Repeat exactly what appears from the opening line of the listing to the line with "with the frame.", inclusive.
———
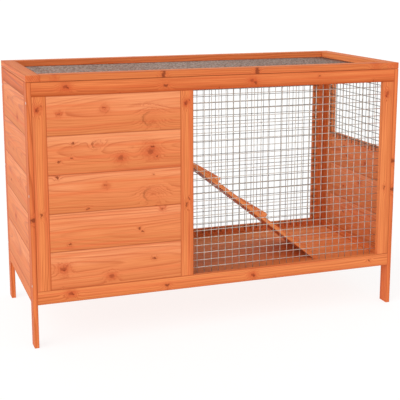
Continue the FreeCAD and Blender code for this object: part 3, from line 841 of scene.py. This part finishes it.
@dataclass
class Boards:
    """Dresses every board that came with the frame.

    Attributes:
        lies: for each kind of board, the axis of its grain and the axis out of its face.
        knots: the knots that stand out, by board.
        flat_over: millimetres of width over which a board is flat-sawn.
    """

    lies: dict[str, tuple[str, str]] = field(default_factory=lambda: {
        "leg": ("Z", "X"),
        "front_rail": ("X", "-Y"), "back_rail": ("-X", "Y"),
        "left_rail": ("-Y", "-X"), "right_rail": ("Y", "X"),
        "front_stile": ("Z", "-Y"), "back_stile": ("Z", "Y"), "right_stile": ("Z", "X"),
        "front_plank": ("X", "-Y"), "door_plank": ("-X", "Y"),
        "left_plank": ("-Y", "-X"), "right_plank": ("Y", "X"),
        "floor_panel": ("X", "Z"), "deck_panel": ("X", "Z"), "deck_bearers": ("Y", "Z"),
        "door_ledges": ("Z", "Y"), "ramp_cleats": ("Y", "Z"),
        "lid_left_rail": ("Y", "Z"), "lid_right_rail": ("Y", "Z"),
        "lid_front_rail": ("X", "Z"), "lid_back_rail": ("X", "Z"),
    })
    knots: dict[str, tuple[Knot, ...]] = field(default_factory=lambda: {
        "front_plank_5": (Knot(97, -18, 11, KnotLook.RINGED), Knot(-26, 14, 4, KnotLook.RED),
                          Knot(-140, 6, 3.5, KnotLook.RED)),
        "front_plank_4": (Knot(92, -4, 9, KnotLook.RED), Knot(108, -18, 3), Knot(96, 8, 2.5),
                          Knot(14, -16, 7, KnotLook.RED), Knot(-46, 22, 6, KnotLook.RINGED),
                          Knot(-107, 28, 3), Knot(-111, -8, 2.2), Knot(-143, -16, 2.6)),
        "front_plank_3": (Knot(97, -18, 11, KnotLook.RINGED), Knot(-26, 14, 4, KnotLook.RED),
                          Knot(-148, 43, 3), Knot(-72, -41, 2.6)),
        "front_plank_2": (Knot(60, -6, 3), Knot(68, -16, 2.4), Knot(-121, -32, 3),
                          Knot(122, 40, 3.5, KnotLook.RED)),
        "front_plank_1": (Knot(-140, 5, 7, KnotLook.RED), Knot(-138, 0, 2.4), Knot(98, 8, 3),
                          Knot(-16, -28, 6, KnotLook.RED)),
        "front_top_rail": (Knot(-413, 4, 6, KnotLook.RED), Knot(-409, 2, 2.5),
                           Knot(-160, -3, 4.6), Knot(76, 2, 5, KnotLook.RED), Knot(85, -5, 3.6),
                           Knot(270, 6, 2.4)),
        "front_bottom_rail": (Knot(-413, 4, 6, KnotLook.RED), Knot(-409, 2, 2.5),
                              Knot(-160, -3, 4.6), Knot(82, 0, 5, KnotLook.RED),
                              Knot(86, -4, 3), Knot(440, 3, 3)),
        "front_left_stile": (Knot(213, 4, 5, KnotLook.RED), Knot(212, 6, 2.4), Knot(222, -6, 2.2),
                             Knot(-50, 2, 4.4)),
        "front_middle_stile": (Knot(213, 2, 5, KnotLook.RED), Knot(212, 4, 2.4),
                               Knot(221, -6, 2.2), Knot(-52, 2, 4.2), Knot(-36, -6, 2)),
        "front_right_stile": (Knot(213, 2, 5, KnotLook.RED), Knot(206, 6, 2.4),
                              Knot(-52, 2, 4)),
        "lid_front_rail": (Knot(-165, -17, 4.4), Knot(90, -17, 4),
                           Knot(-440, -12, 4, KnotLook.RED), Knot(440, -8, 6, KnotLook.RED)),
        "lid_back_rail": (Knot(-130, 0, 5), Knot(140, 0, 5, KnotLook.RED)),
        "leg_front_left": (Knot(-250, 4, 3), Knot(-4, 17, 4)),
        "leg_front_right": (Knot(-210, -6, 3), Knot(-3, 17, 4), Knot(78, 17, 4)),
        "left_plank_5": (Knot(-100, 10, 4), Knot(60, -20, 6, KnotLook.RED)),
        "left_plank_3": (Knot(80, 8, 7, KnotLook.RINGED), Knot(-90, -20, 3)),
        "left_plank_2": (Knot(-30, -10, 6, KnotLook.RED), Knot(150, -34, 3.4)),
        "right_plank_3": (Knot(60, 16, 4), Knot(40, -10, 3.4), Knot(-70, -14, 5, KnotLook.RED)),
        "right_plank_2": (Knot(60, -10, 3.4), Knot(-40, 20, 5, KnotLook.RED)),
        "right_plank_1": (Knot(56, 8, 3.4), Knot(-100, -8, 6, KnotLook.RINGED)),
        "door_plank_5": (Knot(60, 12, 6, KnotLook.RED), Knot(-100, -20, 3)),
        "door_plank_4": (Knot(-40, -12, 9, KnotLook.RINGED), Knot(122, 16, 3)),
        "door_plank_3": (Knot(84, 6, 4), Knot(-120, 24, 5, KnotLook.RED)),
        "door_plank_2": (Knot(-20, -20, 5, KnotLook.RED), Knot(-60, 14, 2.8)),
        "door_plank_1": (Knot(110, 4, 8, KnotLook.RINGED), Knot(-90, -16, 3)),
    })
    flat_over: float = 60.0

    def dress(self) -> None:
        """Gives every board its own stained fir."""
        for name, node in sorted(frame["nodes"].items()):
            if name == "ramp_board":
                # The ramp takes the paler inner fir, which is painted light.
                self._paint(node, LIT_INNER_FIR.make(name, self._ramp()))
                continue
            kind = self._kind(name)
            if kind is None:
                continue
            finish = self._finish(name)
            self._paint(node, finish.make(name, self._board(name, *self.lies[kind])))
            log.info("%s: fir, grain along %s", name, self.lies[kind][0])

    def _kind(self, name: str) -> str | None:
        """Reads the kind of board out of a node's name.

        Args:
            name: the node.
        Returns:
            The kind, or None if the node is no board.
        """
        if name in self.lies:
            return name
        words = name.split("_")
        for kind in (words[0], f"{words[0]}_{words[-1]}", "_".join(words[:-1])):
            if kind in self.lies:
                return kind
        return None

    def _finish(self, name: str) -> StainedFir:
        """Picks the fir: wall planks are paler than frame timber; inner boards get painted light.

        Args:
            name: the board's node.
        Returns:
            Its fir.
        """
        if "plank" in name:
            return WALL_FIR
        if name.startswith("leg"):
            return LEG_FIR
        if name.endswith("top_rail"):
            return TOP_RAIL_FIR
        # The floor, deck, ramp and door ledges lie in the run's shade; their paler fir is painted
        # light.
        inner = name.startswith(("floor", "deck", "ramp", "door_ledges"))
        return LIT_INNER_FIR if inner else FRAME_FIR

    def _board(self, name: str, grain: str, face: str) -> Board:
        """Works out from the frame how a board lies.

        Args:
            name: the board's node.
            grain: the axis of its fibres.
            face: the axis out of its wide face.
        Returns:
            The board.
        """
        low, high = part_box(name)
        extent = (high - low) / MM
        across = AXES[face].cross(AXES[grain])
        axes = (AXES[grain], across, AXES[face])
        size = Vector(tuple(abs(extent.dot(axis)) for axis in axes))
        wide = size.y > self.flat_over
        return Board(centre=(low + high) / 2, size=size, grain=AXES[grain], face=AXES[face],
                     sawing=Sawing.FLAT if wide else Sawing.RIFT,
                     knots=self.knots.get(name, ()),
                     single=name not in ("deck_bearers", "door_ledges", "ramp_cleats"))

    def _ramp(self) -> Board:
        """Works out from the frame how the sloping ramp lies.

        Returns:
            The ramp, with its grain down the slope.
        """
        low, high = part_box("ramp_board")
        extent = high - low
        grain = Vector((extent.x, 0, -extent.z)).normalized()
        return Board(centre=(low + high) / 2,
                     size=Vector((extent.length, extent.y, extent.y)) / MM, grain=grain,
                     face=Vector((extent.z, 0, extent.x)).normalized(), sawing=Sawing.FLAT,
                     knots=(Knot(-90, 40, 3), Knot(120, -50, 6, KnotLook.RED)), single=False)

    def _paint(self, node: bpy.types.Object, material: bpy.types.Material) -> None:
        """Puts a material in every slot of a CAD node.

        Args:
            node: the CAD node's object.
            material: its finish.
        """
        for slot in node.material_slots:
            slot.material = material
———
> [THE RESPONSE]
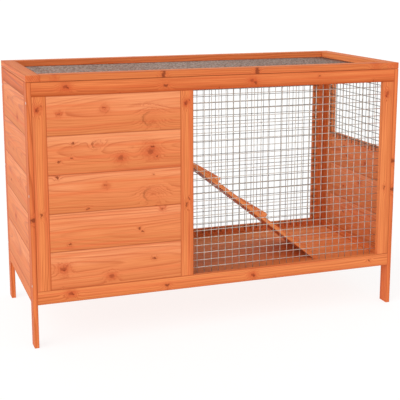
Continue the FreeCAD and Blender code for this object: part 3, from line 841 of scene.py. This part finishes it.
@dataclass
class Boards:
    """Dresses every board that came with the frame.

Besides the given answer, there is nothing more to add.